Inevitably there are suggestions that Rana’s achievements reflect genius qualities. Her father, who now works as an insurance sales rep having left teaching, rejects that notion.
“I don’t believe she is a genius. I just believe she works very hard and focuses very well on what she does and has the gift of self-motivation,” he said. “Once she has established a goal she goes after it.”
Smalling also believes a stable home life based on the teachings of the Christian church, good schools and good teachers have made a big difference. “Her very first teacher, Mrs Odith Barker at McGrath Road Basic School, took a very special interest in her and she has been very fortunate in her teachers ever since,” he said.
For Verna Smalling, her daughter’s achievements “should give hope” to those of limited resources that “if children work hard” and get “the proper guidance and support” they will get to very top. “It shows that you don’t have to send your children to expensive prep schools,” she added.
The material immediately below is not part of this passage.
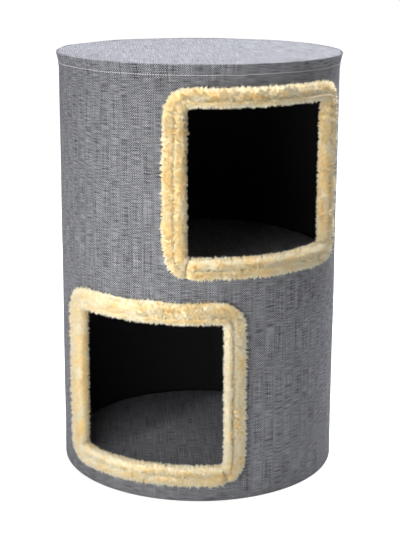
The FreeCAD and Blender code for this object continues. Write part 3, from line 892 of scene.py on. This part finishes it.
floor_mesh = bpy.data.meshes.new("floor")
floor_mesh.from_pydata([(-9, -9, 0), (9, -9, 0), (9, 9, 0), (-9, 9, 0)], [], [(0, 1, 2, 3)])
floor = bpy.data.objects.new("floor", floor_mesh)
bpy.context.scene.collection.objects.link(floor)
pale, tree, shader = finish_named(
    "pale_floor", 0.9, Specular_IOR_Level=0.1, Base_Color=colour(0.55, 0.55, 0.55)
)
seen = seen_directly(tree)
place = add_node(tree, "TexCoord").outputs["Object"]
from_barrel = add_node(tree, "VectorMath", {0: place}, operation="LENGTH").outputs["Value"]
whiteness = between(tree, from_barrel, 0.22, 0.7, 0.72, 1.0)
shader.inputs["Emission Color"].default_value = colour(1.0, 1.0, 1.0)
tree.links.new(calc(tree, "MULTIPLY", seen, whiteness), shader.inputs["Emission Strength"])
floor_mesh.materials.append(pale)

world = bpy.data.worlds.new("studio")
bpy.context.scene.world = world
world.use_nodes = True
tree = world.node_tree
brightness = between(tree, seen_directly(tree), 0.0, 1.0, 0.05, 1.0)
tree.links.new(brightness, tree.nodes["Background"].inputs["Strength"])
tree.nodes["Background"].inputs["Color"].default_value = colour(1.0, 1.0, 1.0)


def lamp(name, place, towards, across, tall, watts, tone=(1.0, 1.0, 1.0)):
    """A soft box that faces a point."""
    light = bpy.data.lights.new(name, "AREA")
    light.shape = "RECTANGLE"
    light.size, light.size_y, light.energy, light.color = across, tall, watts, tone
    box = bpy.data.objects.new(name, light)
    bpy.context.scene.collection.objects.link(box)
    box.location = place
    box.visible_camera = False
    box.rotation_euler = (Vector(towards) - Vector(place)).to_track_quat("-Z", "Y").to_euler()


lamp("front_box", (-0.236, -0.463, 0.36), (0.0, 0.0, 0.34), 0.2, 0.62, 1.55)
lamp("left_box", (-1.286, -1.532, 0.66), (0.0, 0.0, 0.33), 0.3, 0.4, 17.0)
lamp("right_box", (1.813, -0.845, 0.20), (0.0, 0.0, 0.2), 0.5, 0.4, 6.5)
lamp("back_box", (0.845, 1.813, 0.60), (0.0, 0.0, 0.33), 0.8, 0.8, 18.0)
lamp("top_box", (0.14, 0.0, 2.4), (0.0, 0.0, 0.6), 1.0, 1.0, 124.0, (0.97, 0.98, 1.03))

camera = bpy.data.objects.new("camera", bpy.data.cameras.new("camera"))
bpy.context.scene.collection.objects.link(camera)
bpy.context.scene.camera = camera
camera.data.sensor_width = 36.0
camera.data.lens = 87.22
camera.data.shift_y = -0.0872
camera.data.clip_end = 50.0
away, eye_height = 1.844, 0.769
pitch, yaw, roll = math.radians(12.739), math.radians(0.059), math.radians(0.272)
azimuth = math.radians(-2.75)
forward = Vector((math.sin(yaw) * math.cos(pitch), math.cos(yaw) * math.cos(pitch), -math.sin(pitch)))
right = Vector((math.cos(yaw), -math.sin(yaw), 0.0))
upward = right.cross(forward)
tilted_right = math.cos(roll) * right + math.sin(roll) * upward
tilted_up = math.cos(roll) * upward - math.sin(roll) * right
facing = Matrix((tilted_right, tilted_up, -forward)).transposed().to_4x4()
standing = Matrix.Rotation(azimuth, 4, "Z") @ Matrix.Translation((0.0, -away, eye_height))
camera.matrix_world = standing @ facing
bpy.context.scene.view_settings.view_transform = "Standard"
Rana, described by those close to her as a “wholesome” person with a keen sensitivity to the feelings of others, heaped praise on all her schools, not least Hampton and Munro College, her parents, her “church family” at the Church of God of Prophesy in Santa Cruz for their help over the years. Even St Elizabeth Technical High School (STETHS) in Santa Cruz, the school where her mother teaches and where Rana often gained access to the Internet and advice from teachers, earned Rana’s gratitude.
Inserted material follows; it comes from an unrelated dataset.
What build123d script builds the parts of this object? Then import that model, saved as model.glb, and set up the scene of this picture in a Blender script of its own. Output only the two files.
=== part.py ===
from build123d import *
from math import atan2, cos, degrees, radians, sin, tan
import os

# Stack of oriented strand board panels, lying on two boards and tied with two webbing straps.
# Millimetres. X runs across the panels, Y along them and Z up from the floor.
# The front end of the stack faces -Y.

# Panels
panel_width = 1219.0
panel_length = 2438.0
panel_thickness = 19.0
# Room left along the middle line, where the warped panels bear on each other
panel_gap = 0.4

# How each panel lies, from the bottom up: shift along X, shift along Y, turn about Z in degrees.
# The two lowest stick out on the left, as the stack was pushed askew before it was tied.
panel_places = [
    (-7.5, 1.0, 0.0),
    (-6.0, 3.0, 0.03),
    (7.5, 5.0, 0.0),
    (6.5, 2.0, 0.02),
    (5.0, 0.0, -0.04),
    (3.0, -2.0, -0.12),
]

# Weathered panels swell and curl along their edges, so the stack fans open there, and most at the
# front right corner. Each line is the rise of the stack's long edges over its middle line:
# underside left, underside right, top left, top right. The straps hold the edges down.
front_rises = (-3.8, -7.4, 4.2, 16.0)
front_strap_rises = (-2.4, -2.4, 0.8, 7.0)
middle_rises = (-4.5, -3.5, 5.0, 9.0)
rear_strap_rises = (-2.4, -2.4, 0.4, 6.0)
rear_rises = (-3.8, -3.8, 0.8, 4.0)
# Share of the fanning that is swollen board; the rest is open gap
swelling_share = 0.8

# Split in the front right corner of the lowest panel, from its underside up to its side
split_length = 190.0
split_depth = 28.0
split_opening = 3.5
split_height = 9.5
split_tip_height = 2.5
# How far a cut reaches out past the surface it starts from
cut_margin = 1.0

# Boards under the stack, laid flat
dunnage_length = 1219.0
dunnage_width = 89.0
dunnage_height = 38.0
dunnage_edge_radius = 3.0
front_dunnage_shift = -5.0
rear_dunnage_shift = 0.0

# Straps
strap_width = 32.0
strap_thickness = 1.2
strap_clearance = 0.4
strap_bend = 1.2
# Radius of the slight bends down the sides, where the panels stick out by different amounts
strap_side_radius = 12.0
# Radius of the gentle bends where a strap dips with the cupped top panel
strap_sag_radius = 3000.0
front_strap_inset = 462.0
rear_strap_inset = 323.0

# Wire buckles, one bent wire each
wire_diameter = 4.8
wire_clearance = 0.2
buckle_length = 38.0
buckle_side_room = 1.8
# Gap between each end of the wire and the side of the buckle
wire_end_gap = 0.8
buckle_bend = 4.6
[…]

But she says she is most grateful to God who she says has consistently answered her prayers.
“I’ve been walking with God for a very long time,” she said. “I can’t remember a time when I didn’t know who God was and didn’t talk to God. I was brought up in the church and was baptised at the age of 10, even at primary school I used to pray to God and ask God to help me in my school work. and He has answered my prayers.”
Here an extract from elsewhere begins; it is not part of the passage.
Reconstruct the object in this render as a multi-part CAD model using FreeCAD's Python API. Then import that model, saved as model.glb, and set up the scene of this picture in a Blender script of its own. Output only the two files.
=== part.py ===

editorial@jamaicaobserver.com
Some of Rana Smalling’s achievements
. Spelling Bee champion for St Catherine at age nine;
. Champion in the all-island reading competition for the age group 9-11;
. National reading competition champion for the 12-14 age group;
. M&M Mathematics competition first-place winner among secondary schools in St Elizabeth for grades 10 and 11; and
. At the age of 16, received the Hampton High School 145th anniversary award.